Now to the part I think some people won’t really like: the love triangle. That’s right. It’s back again. lol. I didn’t hate it in the first book because I found the two men worked well as avatars of the warring parts of Xingyin’s psyche. I was REALLY ready for the story to move past that, though, and it didn’t. Xingyin went through a lot in this book and had to come to terms with some major, gut-wrenching losses. I loved her journey, and she was no less persistent here in her convictions despite the enormous scale of the opposition she faced. The whole time I was loving her strength and fortitude and wondering why she was putting up with these two whiny guys constantly trying to get her to love them while all this terrible stuff was going down. One of them, Wenzhi, started out with serious stalker vibes and had some major making up to do for the brutal betrayal in the first book. Although, he grew on me again as the story progressed, and I liked his redemption arc and Xingyin’s journey to forgiveness. Liwei still had as much personality as a piece of stale bread, and it just felt like he was sort of there only as a foil to keep Xingyin from falling right back into Wenzhi’s arms. I’m sure some people will love this dynamic, but I just found it distracting.

Just some final notes… I loved getting to see more of Xingyin’s family dynamic. I honestly wanted much more of it than I got. There was so much focus on the love triangle that her relationship with family, which was her driving force in the first book, was relegated to only a few scenes and seemed like somewhat of an afterthought. I also was a bit annoyed at first that most of what Xingyin worked so hard to obtain was stripped away again fairly quickly. Although, this is a problem I often have with duologies when the first book ends on a mostly settled note. Things kind of have to blow up again for there to be a reason for another story. I got over that nit-picky annoyance pretty quickly with this one, though, because the plot was different enough that it didn’t feel like a pointless retread.

I know this review probably sounded fairly negative, but I really did enjoy reading this book. I have pretty strong opinions about the characters and the story because I’ve come to care about them, especially Xingyin. This was a good conclusion to her story. If you enjoyed the first book, definitely be sure to pick this one up too. Even if you didn’t, this one may surprise you because the storytelling definitely improved as the author gained more experience. Therefore, I rate this book 4 out of 5 stars.

ARC Review – Jack’s on Fire

Hello, everyone! Today I am reviewing Jack’s on Fire by Owen Lach, which was just published last week. As the cover suggests, it is a cute YA romance. So, if that’s your cup of tea, be sure to check it out!

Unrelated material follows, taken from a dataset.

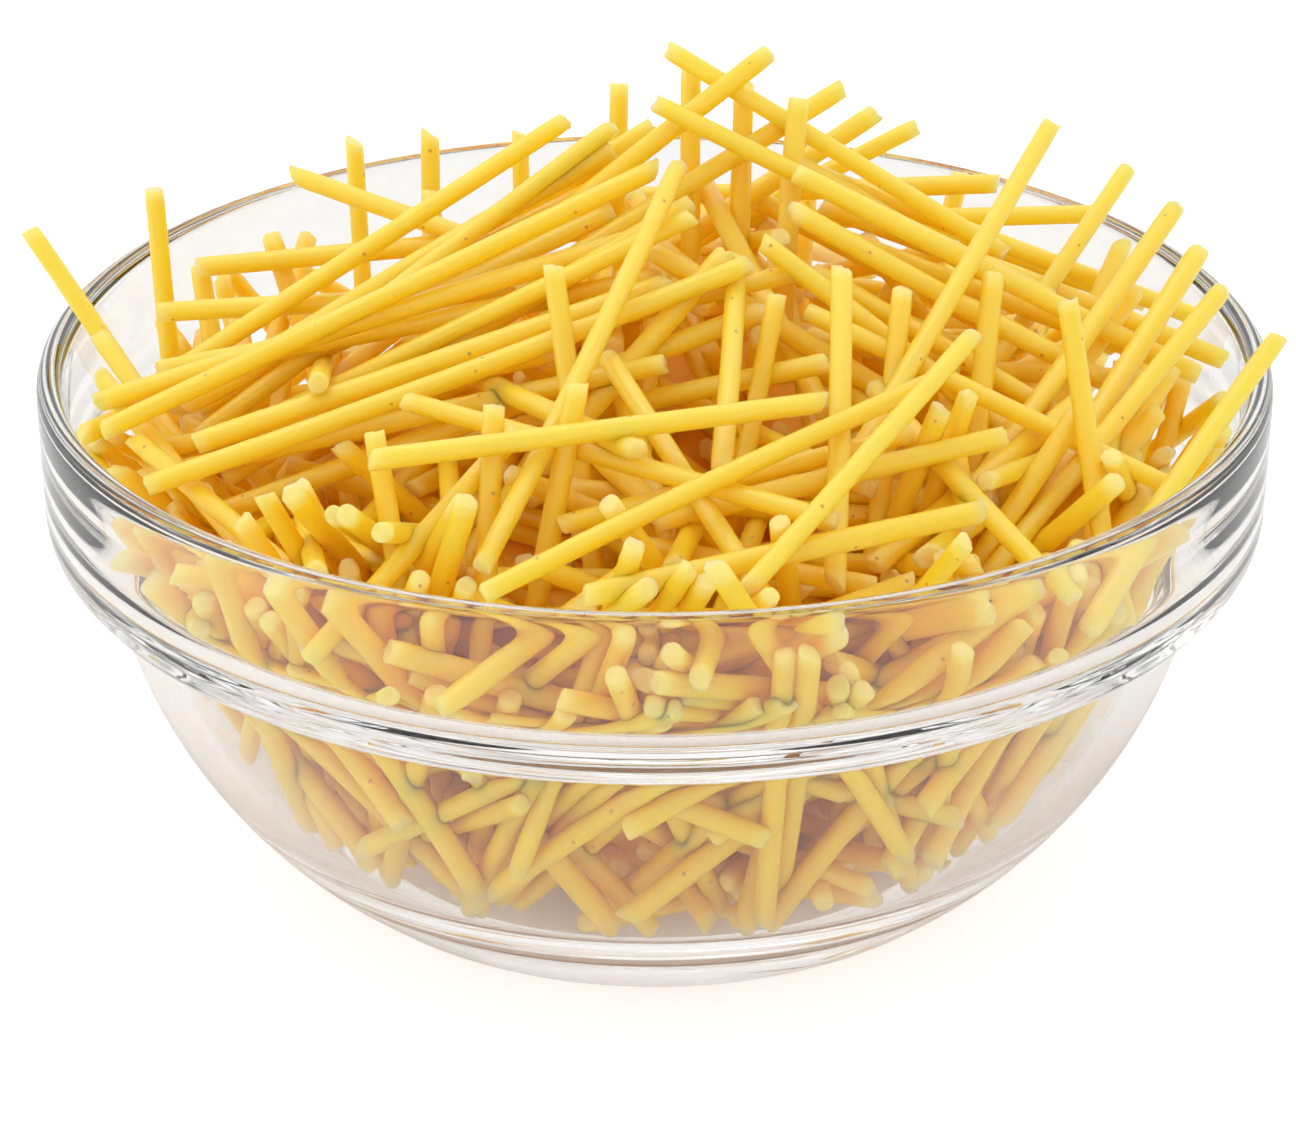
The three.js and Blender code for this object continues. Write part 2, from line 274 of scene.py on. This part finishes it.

What if you were a queer teenage musician outed by his vengeful ex-boyfriend and not a fairy tale princess trapped in a castle tower? What if your wicked stepmother was your ordinary, thoughtless, uncaring mother? What if your fairy godmother was your older brother? What if your Prince Charming was captain of the JV soccer team? Maybe you’d be forgiven for not realizing you were living in a sort of fairy tale.

Faced with the impossible choice of staying home to risk being sent away to Father Sullivan’s special school for exceptionally happy boys or moving in with his older brother in California, 16-yr-old Jack Martin leaves behind everything he knows in Minneapolis to go to San Francisco. He finds himself at a new school with new friends and the freedom to be himself. Then sparks fly when Jack meets Damon, his Geometry tutor (and captain of the JV soccer team.) But Jack wonders if Damon feels those sparks, too. And does their budding friendship have a chance to become something more?

Jack’s On Fire is a heartwarming, modern, queer fairy tale about friendship, chosen family, and young, queer love perfect for fans of Heartstopper. Sure, there aren’t any fairies or wands. But what else would you call it when everything starts magically going your way?

***Thank you to Jetspace Studio for providing a copy of the book via NetGalley. My review contains my honest thoughts about my reading experience.***

This book is exactly what the cover and synopsis suggest: a delightful queer fairy tale focused on found family and the healing power of acceptance. Jack was such a great protagonist, and I appreciated the realistic portrayal of anxiety his character represented. He experienced so much growth, both in managing his anxiety and learning to trust and be open with others. I felt so much joy watching him realize that people could not only accept him but also love him for who he was.

His relationships with others, especially his brother and Damon, were the highlights of the story for me. He had a fun, easygoing relationship with his brother despite the circumstances of the two of them being thrown together, and I just loved the honesty and mutual support they shared. The friendship, and eventual romance, between Jack and Damon was sickeningly sweet and an absolute delight to read. The slow burn friends to lovers romance created a will-they-or-won’t-they tension that was fun, even though it was fairly obvious they’d end up together. This was a fairy tale after all.

On that note, this was largely a low angst story about the queer kid getting everything he had ever wanted after being moved from a hostile environment to a supportive one. There were moments of despair, but the general vibe of the book was very positive and devoted to giving Jack the perfect healing experience. That being said, sometimes I wished things wouldn’t have gone quite so easily for him. What can I say? I love drama. lol. However, I did enjoy the book for the positive vibes, and seeing Jack live the dream so many queer kids have of unconditional love and acceptance was a cathartic experience.

Now I’m going to be a bit picky. There was one character who seemed to exist only to create the conditions needed for the final climax. Their arc felt removed from the rest of the narrative, and I found the eventual outcome obvious despite also feeling a bit blindsided by it because it seemed like it should have been part of another story. Despite this pickiness about a relatively small detail, I loved this book and think it would be perfect for fans of Heartstopper because of its focus on queer joy and an absolutely adorable friends to lovers high school romance. Therefore, I rate this book 4 out of 5 stars!